Teamwork doesn't just happen by decree. It takes a carefully designed process in which members can learn to visualize their goals, prioritize issues, define roles and develop communication skills. Follow the five steps outlined here by two consultants who led team-building training for a government agency.
When you think about large bureaucracies, you usually don't think about teams and the personal issues they experience. Yet, in 1995, we as Boulder, Coloradobased organizational consultants were hired to develop a team cycle within one of the agencies of the federal government.
Most of the five team members previously had worked together in one capacity or another. But as team members, they were unclear about their roles and how their team should operate. They needed to develop a common vision, goals and objectives, as well as communication systems and role definitions.
To complicate matters, two of the team members-Jan and Sue-shared a negative history. They didn't trust each other, and they ascribed the worst possible motives to each other whenever something went wrong. Because of their conflict, the entire team's productivity was impeded. In addition, because of the two individuals' different backgrounds, there was more likelihood of harboring misperceptions and stereotypes. Therefore, we were asked to come in and work with the team for a one-month period.
First, we established our goals: * Assess the team
* Help the team define its mission, vision, values and roles
* Provide training on communication and conflict management
* Perform intervention on a ripe conflict within the team
* Provide Myers-Briggs team training.
We began our work with the team by interviewing the management-designated team leader, Terry. Terry gave us some background about the team and its formation. This team was organized along functional lines, and members of the team had worked together informally for a relatively short amount of time (two years or less). Terry was overwhelmed with the team's workload, the relative inexperience of the other team members, the intense personal conflict within the team, a perceived lack of support from upper management, and the strong pressure to have the work group act like a team. After this preliminary interview, we were invited to the team's first official team meeting to provide facilitation and guidance for the team's formation.

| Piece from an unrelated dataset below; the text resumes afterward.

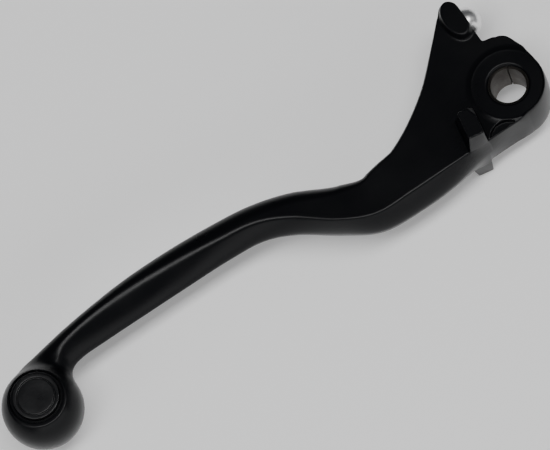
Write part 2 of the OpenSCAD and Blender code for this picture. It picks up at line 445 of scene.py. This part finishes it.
def vary(nt, socket, tc, scale, low, high):
    """Slow noise between two values on a float socket."""
    no = nt.nodes.new("ShaderNodeTexNoise")
    no.inputs["Scale"].default_value = scale
    no.inputs["Detail"].default_value = 4.0
    mr = nt.nodes.new("ShaderNodeMapRange")
    mr.inputs["From Min"].default_value = 0.3
    mr.inputs["From Max"].default_value = 0.7
    mr.inputs["To Min"].default_value = low
    mr.inputs["To Max"].default_value = high
    nt.links.new(tc.outputs["Object"], no.inputs["Vector"])
    nt.links.new(no.outputs["Fac"], mr.inputs["Value"])
    nt.links.new(mr.outputs["Result"], socket)


def black_coating():
    m, nt, b = new_material("black_coating")
    b.inputs["Base Color"].default_value = (0.0024, 0.0026, 0.0034, 1)
    b.inputs["Specular IOR Level"].default_value = 0.28
    b.inputs["IOR"].default_value = 1.36
    tc = add_bump(nt, b, 900, 0.10, 0.0002)
    vary(nt, b.inputs["Roughness"], tc, 60, 0.26, 0.34)
    return m


def badge_black():
    m, nt, b = new_material("badge_black")
    b.inputs["Base Color"].default_value = (0.006, 0.0062, 0.007, 1)
    b.inputs["Specular IOR Level"].default_value = 0.4
    tc = add_bump(nt, b, 1500, 0.15, 0.0002)
    vary(nt, b.inputs["Roughness"], tc, 150, 0.26, 0.38)
    return m


def bush_metal():
    m, nt, b = new_material("bush_metal")
    b.inputs["Metallic"].default_value = 0.9
    tc = add_bump(nt, b, 2500, 0.25, 0.0002)
    # painted shade: the end rings, which face up and down, get a darker colour than the bore, standing in for
    # the shadow in the recess at each end of the bush
    xyz = nt.nodes.new("ShaderNodeSeparateXYZ")
    flat = nt.nodes.new("ShaderNodeMath")
    flat.operation = "ABSOLUTE"
    ramp = nt.nodes.new("ShaderNodeValToRGB")
    ramp.color_ramp.elements[0].position = 0.4
    ramp.color_ramp.elements[0].color = (0.075, 0.066, 0.058, 1)
    ramp.color_ramp.elements[1].position = 0.8
    ramp.color_ramp.elements[1].color = (0.012, 0.011, 0.010, 1)
    nt.links.new(tc.outputs["Normal"], xyz.inputs[0])
    nt.links.new(xyz.outputs["Z"], flat.inputs[0])
    nt.links.new(flat.outputs[0], ramp.inputs["Fac"])
    nt.links.new(ramp.outputs["Color"], b.inputs["Base Color"])
    vary(nt, b.inputs["Roughness"], tc, 300, 0.38, 0.55)
    return m


def pin_steel():
    m, nt, b = new_material("pin_steel")
    b.inputs["Base Color"].default_value = (0.92, 0.92, 0.92, 1)
    b.inputs["Metallic"].default_value = 1.0
    tc = add_bump(nt, b, 3000, 0.05, 0.0001)
    vary(nt, b.inputs["Roughness"], tc, 400, 0.30, 0.38)
    return m


def paint(ob, mat):
    ob.data.materials.clear()
    ob.data.materials.append(mat)


def paint_node(name, mat):
    """Gives a CAD node that stays in view its material."""
    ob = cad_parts[name]
    if not ob.material_slots:
        ob.data.materials.append(mat)
    for s in ob.material_slots:
        s.material = mat


# ---------------------------------------------------------------- lathed pieces
def lathe(name, profile, centre, z0, n=128):
    """Solid of revolution about a vertical axis, from (radius, height) pairs that start and end on the axis."""
    pts, faces = [], []
    k = len(profile)
    for i, (r, h) in enumerate(profile):
        for j in range(n):
            a = 2 * math.pi * j / n
            pts.append((centre[0] + r * math.cos(a), centre[1] + r * math.sin(a), z0 + h))
    for i in range(k - 1):
        for j in range(n):
            m = (j + 1) % n
            faces.append((i * n + j, i * n + m, (i + 1) * n + m, (i + 1) * n + j))
    ob = mesh_object(name, pts, faces)
    bm = bmesh.new()
    bm.from_mesh(ob.data)
    bmesh.ops.remove_doubles(bm, verts=bm.verts, dist=1e-6)
    bmesh.ops.recalc_face_normals(bm, faces=bm.faces)
    bm.to_mesh(ob.data)
    bm.free()
    return ob


def soften(points, r, n=4):
    """Rounds the corners of an open profile with arcs of about radius r."""
    pts = [np.array(p, float) for p in points]
    out = [pts[0]]
    for a, b, c in zip(pts, pts[1:], pts[2:]):
        da, dc = np.linalg.norm(a - b), np.linalg.norm(c - b)
        t = min(r, da * 0.45, dc * 0.45)
        p, q = b + (a - b) / da * t, b + (c - b) / dc * t
        for i in range(n + 1):
            s = i / n
            out.append((1 - s) ** 2 * p + 2 * s * (1 - s) * b + s * s * q)
    out.append(pts[-1])
    return out


# ---------------------------------------------------------------- build
step = 0.3
pts, quads, normals = surface_nets(lever_field, LO, HI, step)
forging = mesh_object("lever_skin", pts, quads, normals)
paint(forging, black_coating())
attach(forging, "lever")
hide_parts("lever_forging")

rim = BADGE_R - BADGE_RIM
badge = lathe("badge_disc", soften([
    (0, 0), (BADGE_R - 0.02, 0), (BADGE_R - 0.02, BADGE_T), (rim, BADGE_T), (rim - 0.1, BADGE_T - 0.5),
    (rim - 0.35, BADGE_T - 0.5), (rim - 0.45, BADGE_T - 0.1),
    (3.0, BADGE_T - 0.14), (0, BADGE_T - 0.15)], 0.16),
    BADGE, BALL_H - BADGE_T)
paint(badge, badge_black())
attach(badge, "lever")
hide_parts("end_badge")

paint_node("pivot_bush", bush_metal())
paint_node("push_pin", pin_steel())

# ---------------------------------------------------------------- floor, light, camera
def plane(name, size, centre, mat):
    me = bpy.data.meshes.new(name)
    x, y = size[0] / 2, size[1] / 2
    me.from_pydata([(-x, -y, 0), (x, -y, 0), (x, y, 0), (-x, y, 0)], [], [(0, 1, 2, 3)])
    ob = bpy.data.objects.new(name, me)
    ob.location = centre
    me.materials.append(mat)
    bpy.context.scene.collection.objects.link(ob)
    return ob


floor_mat, nt, b = new_material("floor")
b.inputs["Base Color"].default_value = (0.86, 0.86, 0.86, 1)
b.inputs["Roughness"].default_value = 0.9
b.inputs["Specular IOR Level"].default_value = 0.1
b.inputs["Emission Color"].default_value = (1, 1, 1, 1)
b.inputs["Emission Strength"].default_value = 0.2
plane("floor", (6, 6), (-0.075, 0, -LUG_H * MM), floor_mat)

world = bpy.data.worlds.new("world")
bpy.context.scene.world = world
world.use_nodes = True
world.node_tree.nodes["Background"].inputs["Color"].default_value = (0.9, 0.93, 1.0, 1)
world.node_tree.nodes["Background"].inputs["Strength"].default_value = 0.05


def area_light(name, size, power, place, target, colour=(1, 1, 1)):
    li = bpy.data.lights.new(name, "AREA")
    li.shape = "RECTANGLE"
    li.size, li.size_y = size
    li.energy = power
    li.color = colour
    ob = bpy.data.objects.new(name, li)
    ob.location = place
    ob.rotation_euler = (Vector(target) - Vector(place)).to_track_quat("-Z", "Y").to_euler()
    bpy.context.scene.collection.objects.link(ob)
    return ob


MID = (-0.075, 0.0, 0.0)
SENSOR, PICTURE_WIDTH = 36, 550
area_light("key", (1.6, 0.35), 19, (-0.075, -0.21, 1.5), MID)
area_light("front", (2.8, 0.8), 11, (-0.075, -1.3, 0.42), MID)
area_light("left", (0.8, 0.8), 3, (-1.5, -0.4, 1.0), MID)
area_light("right", (0.8, 0.8), 0.8, (1.4, -0.4, 1.0), MID)


def photo_camera(az, el, roll, distance, px_per_mm, target):
    """Camera at that azimuth, elevation and roll in degrees, far off, px_per_mm at the target."""
    a, e, r = map(math.radians, (az, el, roll))
    back = Vector((math.sin(a) * math.cos(e), -math.cos(a) * math.cos(e), math.sin(e)))
    right = Vector((0, 0, 1)).cross(back).normalized()
    up = back.cross(right)
    x = math.cos(r) * right - math.sin(r) * up
    y = math.sin(r) * right + math.cos(r) * up
    cam = bpy.data.cameras.new("camera")
    cam.sensor_width = SENSOR
    cam.lens = px_per_mm * distance * SENSOR / PICTURE_WIDTH
    cam.clip_end = 50
    ob = bpy.data.objects.new("camera", cam)
    m = Matrix((x, y, back)).transposed().to_4x4()
    m.translation = (Vector(target) + back * distance) * MM
    ob.matrix_world = m
    bpy.context.scene.collection.objects.link(ob)
    bpy.context.scene.camera = ob


photo_camera(az=-7.6, el=68.5, roll=26.6, distance=1560, px_per_mm=3.625, target=(-74.4, 6.37, 0))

Meeting #1: Visualizing the ideal team. The meeting started with an icebreaker, a discussion of logistics and the setting of ground rules. Then the team established its major goal for the meeting-to define critical areas so the team could develop into a self-directed work team. We used the Blake-Mouton meeting facilitation model to enhance creative thought. This model asks participants to: Look at the ideal situation; discuss how the situation is now; and discuss ways to bring the now closer to the ideal. Using this model, the team brainstormed a list of attributes of the ideal team, which we recorded on flip charts. We prompted the team with questions to trigger their thoughts, such as:
* How would the ideal team allocate duties?
* How would the ideal team provide backup for each other?
* What is optimum communication within the ideal team?
* How can each team member grow and develop to his or her potential?
* How would decisions be made by the ideal team?
* How would conflicts be handled by the ideal team?
The team had a wonderful time creating a list comprising dozens of attributes of an ideal team and lumping these attributes into categories. Not surprisingly, the optimum characteristics identified by the team follow those set out by theorists: effective communication; clearly defined roles; an efficient decision-making model; enticing responsibilities; talented members and constructive interpersonal relations.
The team then discussed the current situation, comparing the ideal list to the present situation. …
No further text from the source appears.